For independent producers struggling to gain face-time with network executives to even hear a pitch about their big idea and its great title, eOne’s Long suggests securing a partnership with a production company that has existing programs on air in the genre you’re interested in.

“Reach out to someone in their development team and start that relationship,” she explained. “By working with them, you’ll cultivate your own relationship with the buyers. Any good producer will be collaborative when you bring them a good pitch – they want to work with you and have you in as part of the process. It’s definitely a team business to get shows made.”

“And that gives us a sense of security knowing that great idea is being incubated in a production company we have a relationship with,” stated Sarlanis. “From a pure production management standpoint, we know the train will be on the right tracks.
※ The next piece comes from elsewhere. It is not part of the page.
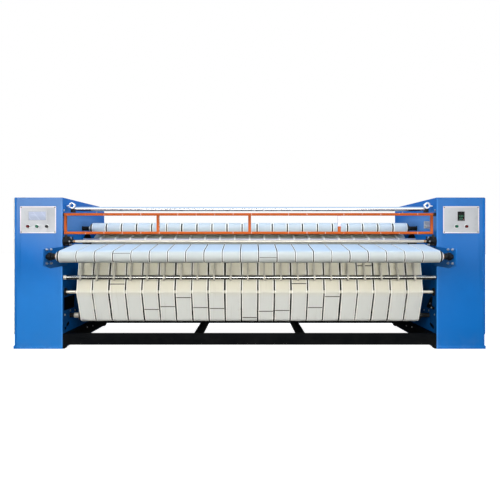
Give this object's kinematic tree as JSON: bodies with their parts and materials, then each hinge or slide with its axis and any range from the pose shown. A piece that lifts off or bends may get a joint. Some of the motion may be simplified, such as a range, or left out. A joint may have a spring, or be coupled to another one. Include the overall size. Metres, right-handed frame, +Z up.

“We go into every pitch meeting and before you even play that tape, we’re hoping that this is going to be the one. It’s an optimistic point of view. We’re there to help you – we want this to work because it’ll help make our network a highly rated success.”

(Photo: Rahoul Ghose)

About The Author
Daniele Alcinii is a news editor at realscreen, the leading international publisher of non-fiction film and television industry news and content. He joined the RS team in 2015 with experience in journalism following a stint out west with Sun Media in Edmonton's Capital Region, and with communications work in Melbourne, Australia and Toronto. You can follow him on Twitter at @danielealcinii.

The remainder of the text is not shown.